Reasons for placing money in a trust fund can be as such:
- asset protection from creditors
- tailoring payments to beneficiaries who are vulnerable or careless with money
- .. and more
Who Can Write a Will
Contrary to popular belief, you don’t need a lawyer to write a Will.
You can even write one yourself.
However, for a Will to be valid, it must still satisfy the requirements previously mentioned. If not, it’s really just a piece of paper.
There are online templates and online will writing services to help you.
You may even get such templates for free.
These options could be a cost-effective way to get a Will written. But it generally applies to more generic and simple ones.
There’s still a risk of it not being properly written which may invalid the Will.
In any case, making a Will with a professional doesn’t cost a huge amount these days. And you’re able to save time by leaving it to them.
A lawyer may be the first person to look for when you want to write a Will.
But it may not be their specialty.
If you get a lawyer to write a Will, it generally costs more compared to other options.
Because it’s “written by a lawyer”, a premium may be charged.
Professional Will Writers
As Wills need not be written by lawyers, this could be the best of both worlds in terms of affordability and expertise.
The price of a basic Will can cost around $300-400.
Some of these will writing companies are created by lawyers themselves and may have connections to the law firm.
This is great because it can bring in heavier expertise if needed.
These will writing companies are also integrated with other estate planning services such as LPA, setting up of trusts, etc.
And when the time comes, they’re able to handle probate matters too.
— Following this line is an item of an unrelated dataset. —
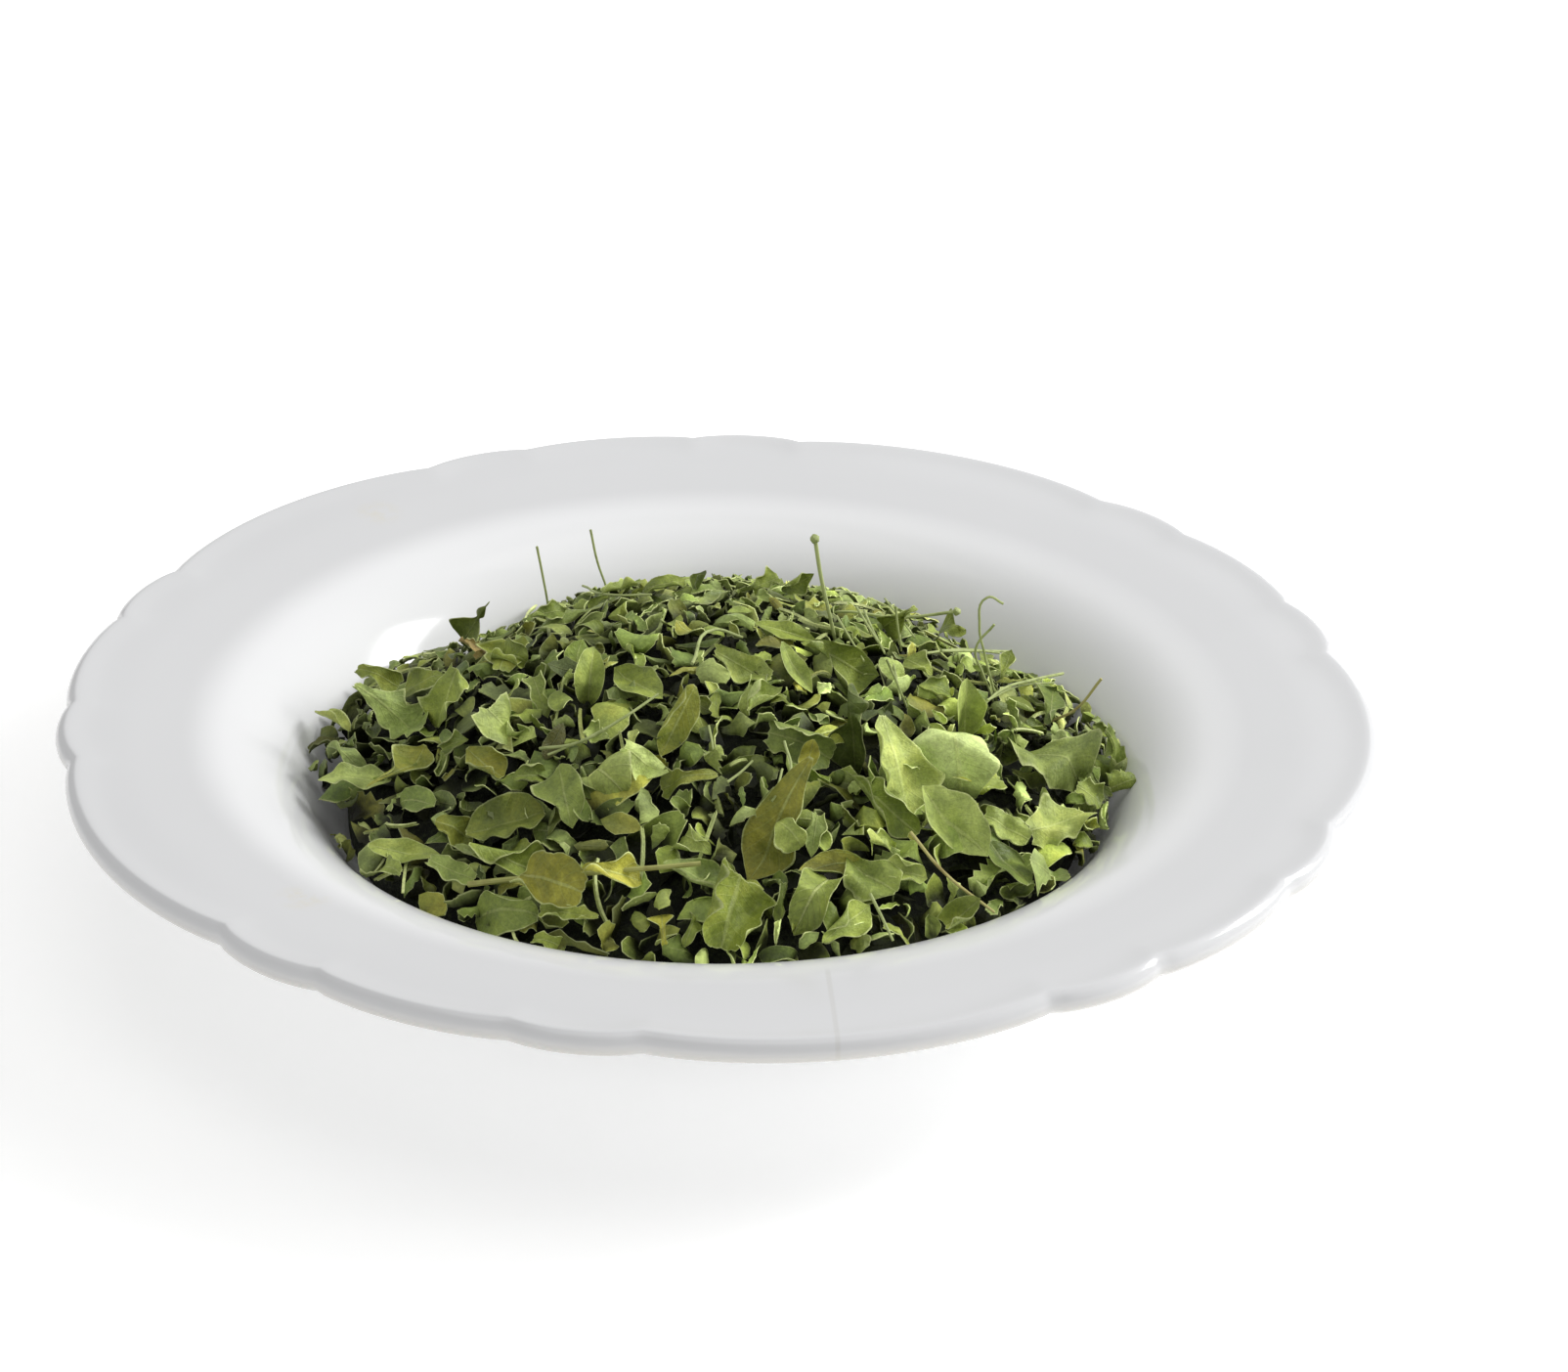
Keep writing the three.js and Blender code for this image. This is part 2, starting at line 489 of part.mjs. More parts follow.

Therefore, having just a single point of contact will provide you the convenience, without the cost of a bomb.
Where to Keep Your Will
When you’ve gotten your Will written up and witnessed, it’s time to store it.
It should be in a safe yet accessible place. Not in a place where no one else can find it.
Because if it can’t be found, it’s as good as gone.
You should also let your executor know where it’s stored.
There are some places where you shouldn’t store it in such as a safe deposit box at the bank. This is because if death really does happen, the bank may not release the contents in the box, especially if it’s individually owned.
Here are some places you can consider:
Safe box at home
It can be a good place because there’s some protection while still being accessible.
If you decide to store it in any physical location, you can also register the details of the location with the Wills registry service, at a small fee.
This service doesn’t keep the Will for you, just the details of it.
So it allows your family to know about it if they were to do a search.
Wills custody service
Most will writing companies do offer a service to store the Wills.
They can safekeep the Wills for lifetime.
This not only ensures proper protection (with waterproof/fireproof vaults) but privacy and confidentiality too.
It does come at a higher fee (usually less than $1,000) but when combined with the rest of the company can do, it’s an all-in-one service.
How to Revoke a Will
There may be times when circumstances change.
A new family member may be added or an old one taken out.
Writing a Will is not just a one-time thing, and then letting it set in stone. It requires a review from time to time, especially when there are major changes.
Examples of changes:
- death of a beneficiary
- death of the executor
- a new child or grandchild is born
- new majors assets acquired
So if there are significant changes, then consider making appropriate changes to the Will.
It can be a simple modification with a codicil or doing up an entire new one (destroying previous copies).
It’s also good to know to know that upon marriage, Wills are automatically revoked. Whereas in divorce, the Will is still valid.
Creating a Testamentary Trust Using a Will (Will Trust)
As mentioned earlier, you can appoint a trustee.
The role of a trustee is different from the executor. Its role is to manage and make distributions to the beneficiaries.
You may not need a trustee if you wish to just will the full sum to your beneficiaries in one-shot.
However, that may not be the most optimal way as your beneficiaries may not handle the sudden increase in wealth well. Not forgetting that it can attract a lot of weird people around them.
That’s when a testamentary trust comes in to provide greater complexity and control.
With it, you can specify how exactly payouts are to be made. For example, only paying out a certain amount when a beneficiary reaches a certain age or obtains a tertiary degree. You can also specify a monthly amount to be paid out instead of the full sum.
The executor can also be the trustee.
However, if you don’t want your executor (e.g spouse) to handle everything, you can appoint a trust company as the trustee.
That way, they’ll handle the management of the estate and the distribution, according to the Will. This does come with a fee.
The testamentary trust is only created upon death.
There are also other types of trusts that you can consider such as living trusts (created when you’re living). These can be viable options if you’re looking for even greater control and confidentiality.
Most of the time – whether your assets are complex or not – a Will will be useful.
A basic Will is affordable yet can be changed over time.
It is a vital part of estate planning, which people tend to put off, until it’s too late.
Other tools that you should look at are CPF nominations, insurance nominations, and setting up a trust.